== Task brief ==
Copy the records below exactly as they appear.

== Entries provided ==

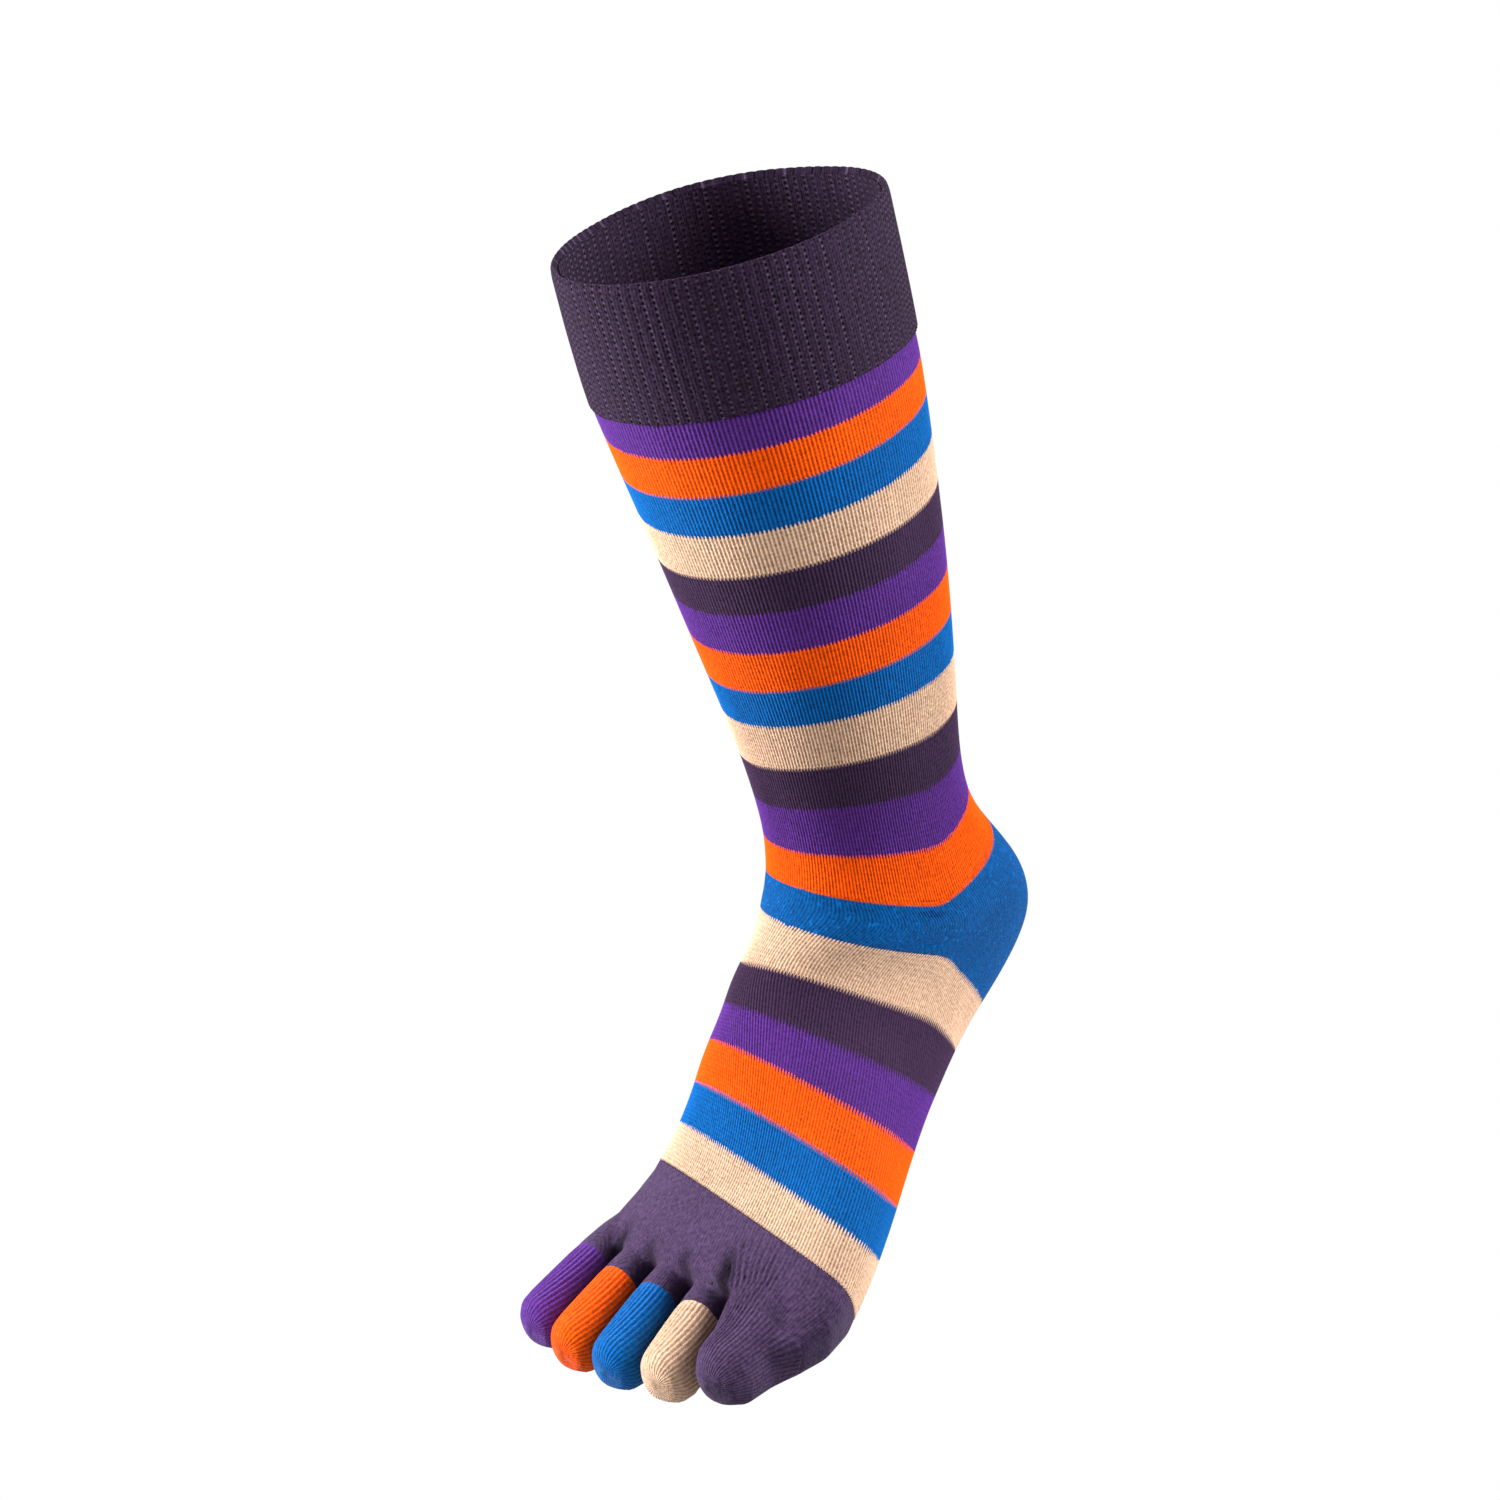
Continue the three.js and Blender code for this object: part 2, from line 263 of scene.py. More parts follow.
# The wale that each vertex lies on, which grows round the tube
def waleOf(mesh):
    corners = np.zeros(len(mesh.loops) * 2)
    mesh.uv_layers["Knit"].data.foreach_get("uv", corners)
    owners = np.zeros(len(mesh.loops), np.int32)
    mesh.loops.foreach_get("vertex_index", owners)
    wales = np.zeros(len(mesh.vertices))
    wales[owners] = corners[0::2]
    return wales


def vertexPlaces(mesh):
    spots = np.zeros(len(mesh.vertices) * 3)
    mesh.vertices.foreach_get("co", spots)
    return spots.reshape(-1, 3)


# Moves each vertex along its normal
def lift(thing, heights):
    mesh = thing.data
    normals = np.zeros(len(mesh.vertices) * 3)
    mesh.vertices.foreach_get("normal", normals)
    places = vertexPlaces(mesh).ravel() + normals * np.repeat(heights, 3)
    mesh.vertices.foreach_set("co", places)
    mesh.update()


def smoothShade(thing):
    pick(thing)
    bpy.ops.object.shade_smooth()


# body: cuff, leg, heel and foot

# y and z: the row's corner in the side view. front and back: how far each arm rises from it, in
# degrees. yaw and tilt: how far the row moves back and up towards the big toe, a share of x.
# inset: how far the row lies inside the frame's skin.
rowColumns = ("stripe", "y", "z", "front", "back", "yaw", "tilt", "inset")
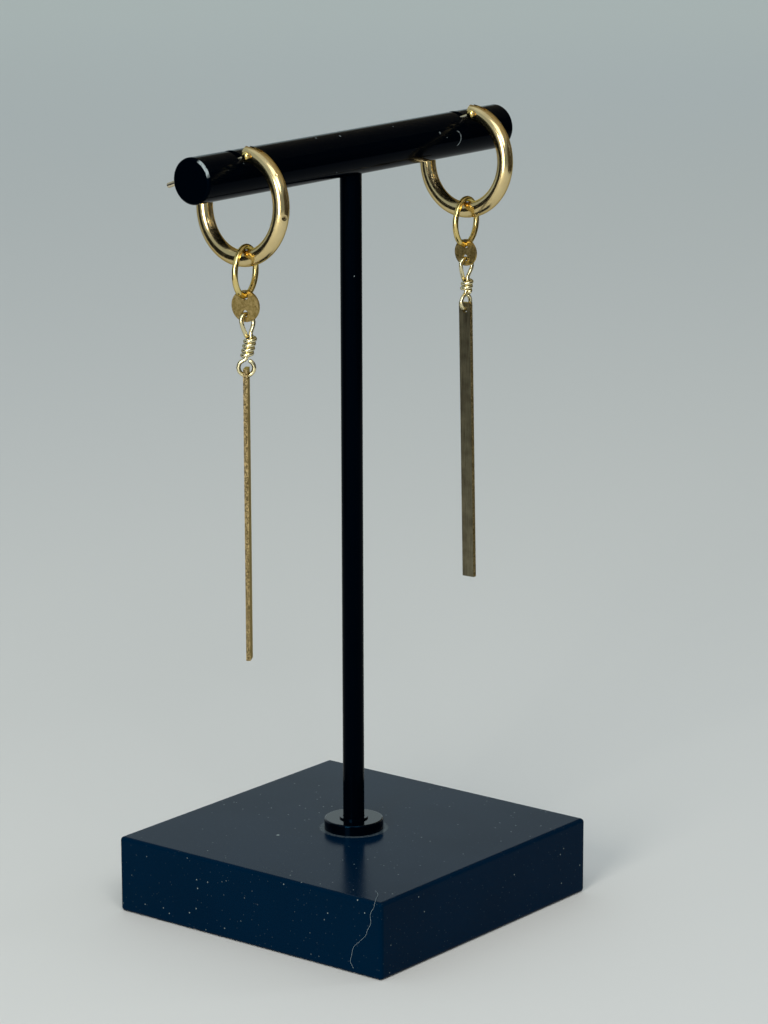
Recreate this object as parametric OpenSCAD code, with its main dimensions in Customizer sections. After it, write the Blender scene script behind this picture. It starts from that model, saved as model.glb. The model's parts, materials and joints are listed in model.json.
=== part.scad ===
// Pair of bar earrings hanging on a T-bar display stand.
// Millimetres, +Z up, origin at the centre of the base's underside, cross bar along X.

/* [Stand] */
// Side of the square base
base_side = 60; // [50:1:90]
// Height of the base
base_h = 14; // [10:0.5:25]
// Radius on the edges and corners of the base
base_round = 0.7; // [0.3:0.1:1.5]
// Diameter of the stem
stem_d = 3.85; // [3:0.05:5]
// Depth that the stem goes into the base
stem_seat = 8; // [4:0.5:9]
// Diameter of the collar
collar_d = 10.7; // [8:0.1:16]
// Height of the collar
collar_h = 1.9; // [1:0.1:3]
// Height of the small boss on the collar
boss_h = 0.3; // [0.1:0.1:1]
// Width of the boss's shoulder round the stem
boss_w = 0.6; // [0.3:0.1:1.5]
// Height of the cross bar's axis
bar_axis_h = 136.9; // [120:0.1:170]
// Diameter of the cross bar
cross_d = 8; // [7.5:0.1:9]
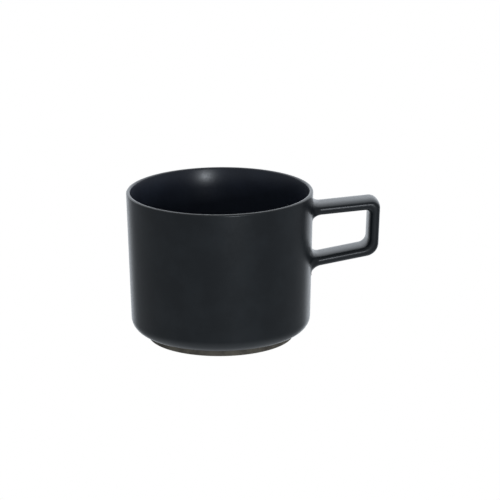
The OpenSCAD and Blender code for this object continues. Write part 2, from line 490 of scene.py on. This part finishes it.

== Answer to this problem ==
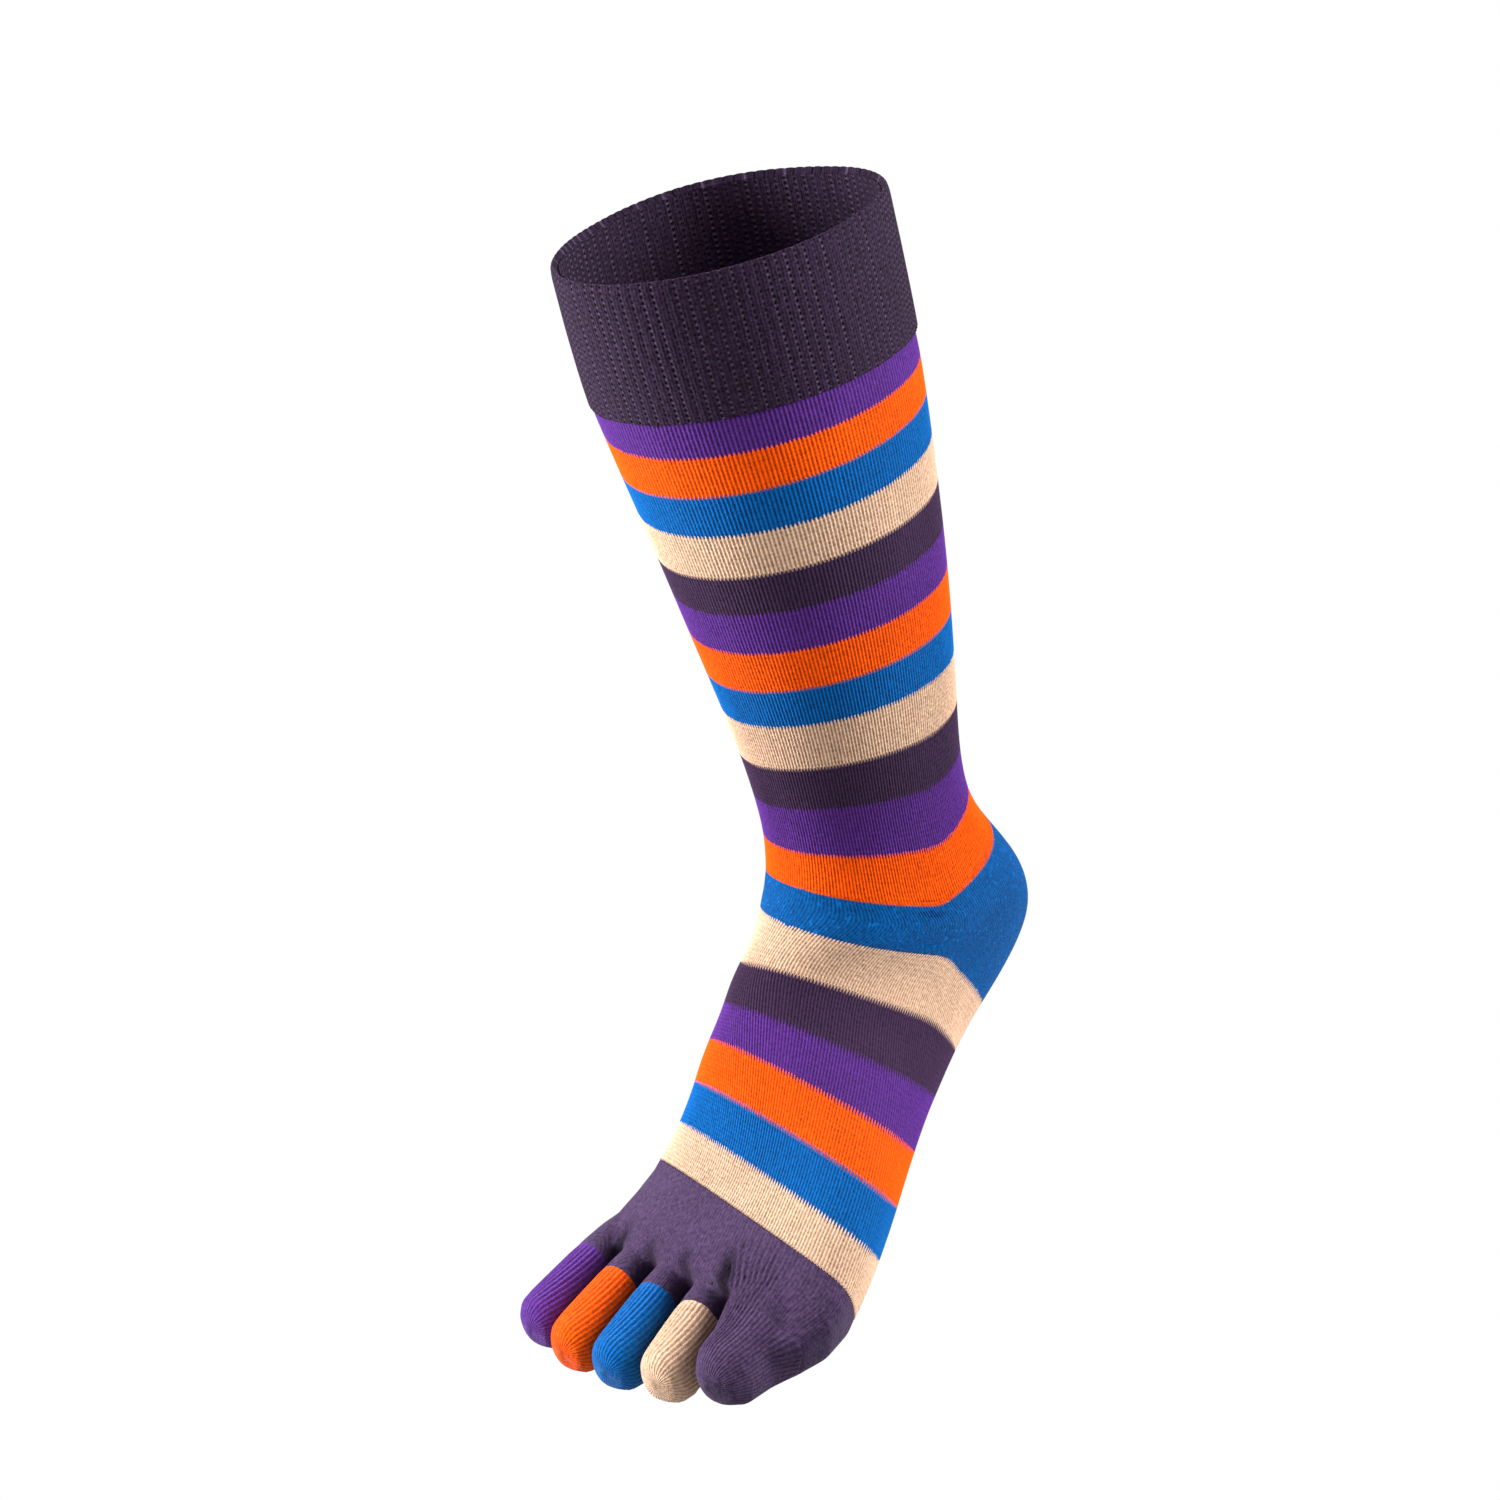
Continue the three.js and Blender code for this object: part 2, from line 263 of scene.py. More parts follow.
# The wale that each vertex lies on, which grows round the tube
def waleOf(mesh):
    corners = np.zeros(len(mesh.loops) * 2)
    mesh.uv_layers["Knit"].data.foreach_get("uv", corners)
    owners = np.zeros(len(mesh.loops), np.int32)
    mesh.loops.foreach_get("vertex_index", owners)
    wales = np.zeros(len(mesh.vertices))
    wales[owners] = corners[0::2]
    return wales


def vertexPlaces(mesh):
    spots = np.zeros(len(mesh.vertices) * 3)
    mesh.vertices.foreach_get("co", spots)
    return spots.reshape(-1, 3)


# Moves each vertex along its normal
def lift(thing, heights):
    mesh = thing.data
    normals = np.zeros(len(mesh.vertices) * 3)
    mesh.vertices.foreach_get("normal", normals)
    places = vertexPlaces(mesh).ravel() + normals * np.repeat(heights, 3)
    mesh.vertices.foreach_set("co", places)
    mesh.update()


def smoothShade(thing):
    pick(thing)
    bpy.ops.object.shade_smooth()


# body: cuff, leg, heel and foot

# y and z: the row's corner in the side view. front and back: how far each arm rises from it, in
# degrees. yaw and tilt: how far the row moves back and up towards the big toe, a share of x.
# inset: how far the row lies inside the frame's skin.
rowColumns = ("stripe", "y", "z", "front", "back", "yaw", "tilt", "inset")
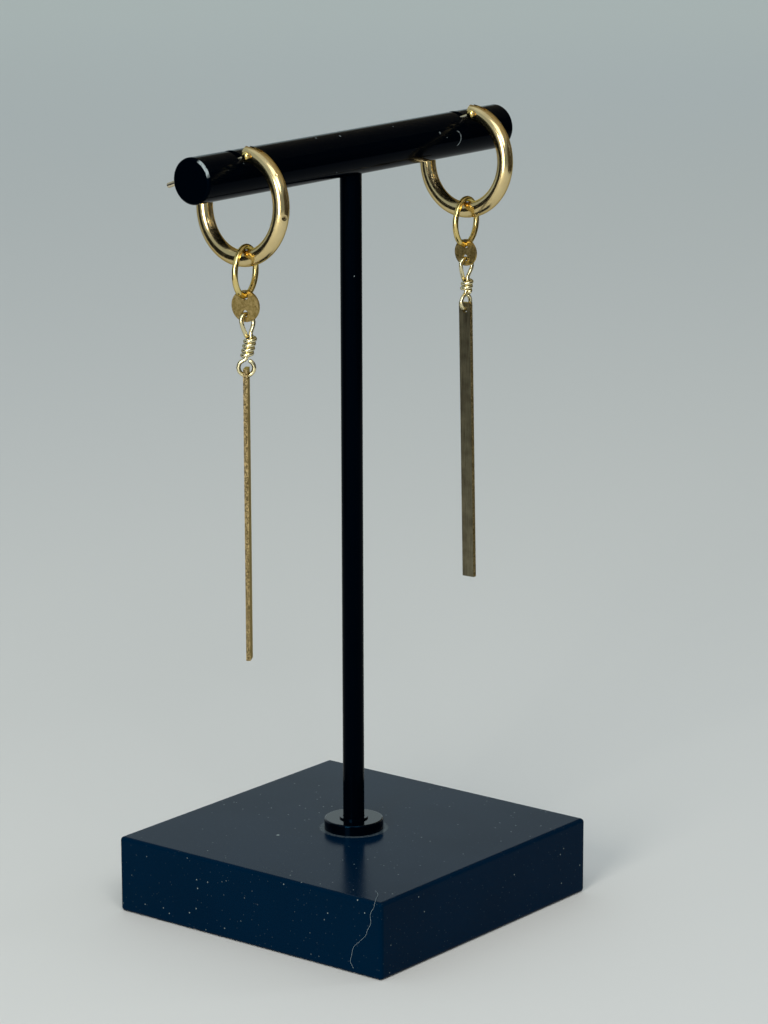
Recreate this object as parametric OpenSCAD code, with its main dimensions in Customizer sections. After it, write the Blender scene script behind this picture. It starts from that model, saved as model.glb. The model's parts, materials and joints are listed in model.json.
=== part.scad ===
// Pair of bar earrings hanging on a T-bar display stand.
// Millimetres, +Z up, origin at the centre of the base's underside, cross bar along X.

/* [Stand] */
// Side of the square base
base_side = 60; // [50:1:90]
// Height of the base
base_h = 14; // [10:0.5:25]
// Radius on the edges and corners of the base
base_round = 0.7; // [0.3:0.1:1.5]
// Diameter of the stem
stem_d = 3.85; // [3:0.05:5]
// Depth that the stem goes into the base
stem_seat = 8; // [4:0.5:9]
// Diameter of the collar
collar_d = 10.7; // [8:0.1:16]
// Height of the collar
collar_h = 1.9; // [1:0.1:3]
// Height of the small boss on the collar
boss_h = 0.3; // [0.1:0.1:1]
// Width of the boss's shoulder round the stem
boss_w = 0.6; // [0.3:0.1:1.5]
// Height of the cross bar's axis
bar_axis_h = 136.9; // [120:0.1:170]
// Diameter of the cross bar
cross_d = 8; // [7.5:0.1:9]
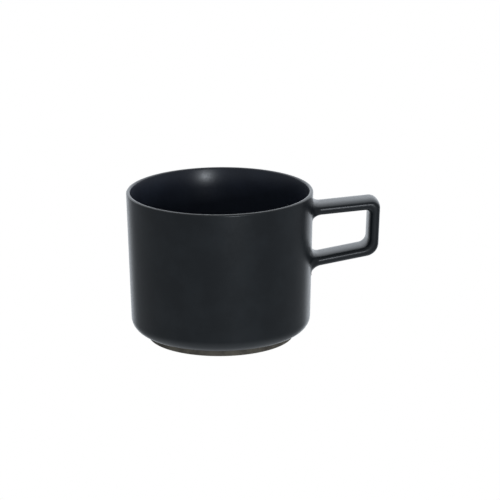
The OpenSCAD and Blender code for this object continues. Write part 2, from line 490 of scene.py on. This part finishes it.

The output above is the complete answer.